The Panay–Guimaras–Negros (PGN) Island Bridges is a planned network of bridges in the Visayas in the Philippines connecting the islands of Panay, Guimaras, and Negros.

==History==
===Earlier proposals===
There were several proposals to build bridges linking the islands in Visayas. Plans to connect Guimaras and Panay was proposed as early as the president Corazon Aquino's administration of 1986 to 1992. In 1999, the Japan International Cooperation Agency created a master plan for two bridges connecting Panay, Guimaras, and Negros; the first bridge, spanning 20.6 km, was planned to link Leganes, Iloilo to Buenavista, Guimaras, while the second bridge also measuring 20.6 km was meant to connect San Lorenzo, Guimaras to Pulupandan, Negros Occidental. The Department of Public Works and Highways conducted a study on building bridges that would connect Panay, Guimaras, and Negros which were projected to require a budget if the bridges are to be built.

In 2013, Governors Arthur Defensor Sr. of Iloilo and Alfredo Marañón Jr. of Negros Occidental made an alternative proposal that would bypass Guimaras and directly link Banate (in Iloilo) and E.B. Magalona (in Negros Occidental) via a 14.5 km bridge.

===Chinese-funded proposal===
The PGN Island Bridges is part of the Philippine government's National Islands-Link Projects. The project which was tagged part of President Rodrigo Duterte's Build! Build! Build! program consist of two bridges the 2.7 km Panay–Guimaras Bridge (Phase I) and the 4.8 km Panay–Guimaras Bridge (Phase II). A third phase connecting Negros and Cebu islands with a 8 km was also earlier proposed. Construction was project to start early 2019 and was to be funded by the Chinese government through a grant. The Chinese investors reportedly lost interest in 2020.

===Current project===
By May 2022, the local Philippine governments are now negotiating an alternative proposal from South Korean government for the PGN Island Bridges. The project was inherited by president Bongbong Marcos's administration. The project, with funding from the Export–Import Bank of Korea underwent another feasibility study involving Yooshin Engineering with Kyong-Ho Engineering and Architects, Dohwa Engineering, Soosung Engineering and Dasan Consultants in 2024.

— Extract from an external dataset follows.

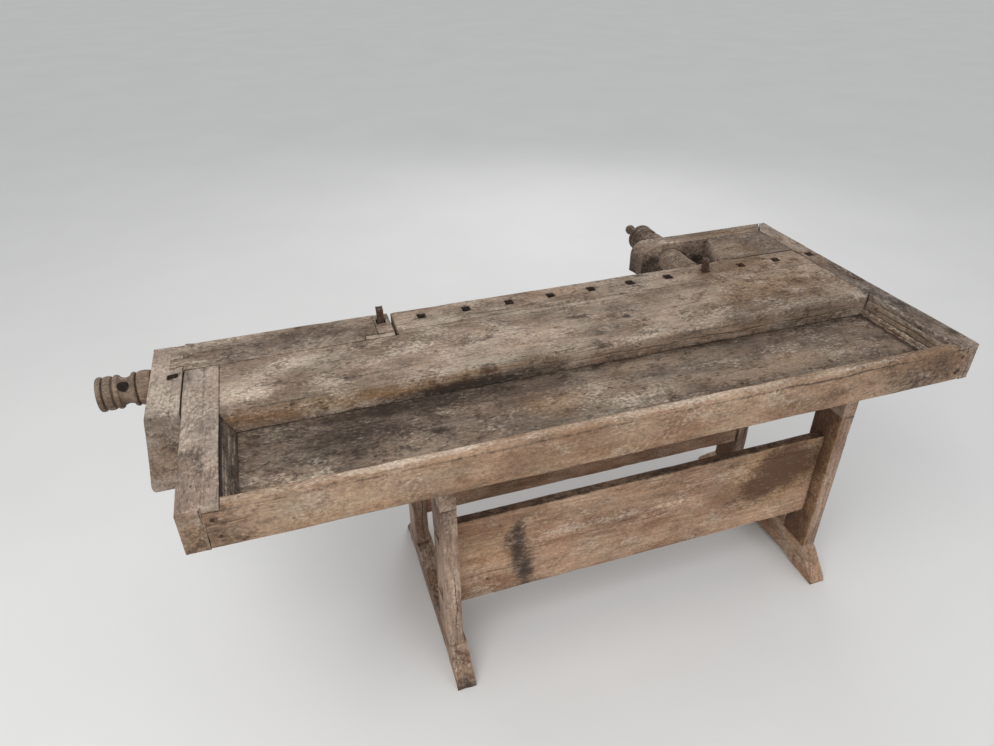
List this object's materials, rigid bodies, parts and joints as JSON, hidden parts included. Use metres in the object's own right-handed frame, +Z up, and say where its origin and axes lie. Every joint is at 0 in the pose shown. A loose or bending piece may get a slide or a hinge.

The Section A or the Panay–Guimaras portion's construction was to start in mid-2025 and finished by the end of June 2028. Section B or the Guimaras–Negros portion is scheduled for completion by 2030. The whole project including the connecting roads is estimated to cost . However, in September 2025, President of South Korea Lee Jae Myung announced that project financing had been suspected due to corruption concerns. Philippine Department of Economy, Planning, and Development representatives later stated that the funds suspended were "related to a different project...a project that did not even materialize" and that the bridge would proceed as planned. After the Philippine News Agency announced that the project was set to begin in July 2026, the start date was later pushed back to 2027 due to engineering changes related to seabed foundation for the Panay-Guimaras segment of the bridge.

==Specification==
The whole Panay–Guimaras–Negros Island Bridges network, including connecting in-land roads, will be 32 km long. It has two sections.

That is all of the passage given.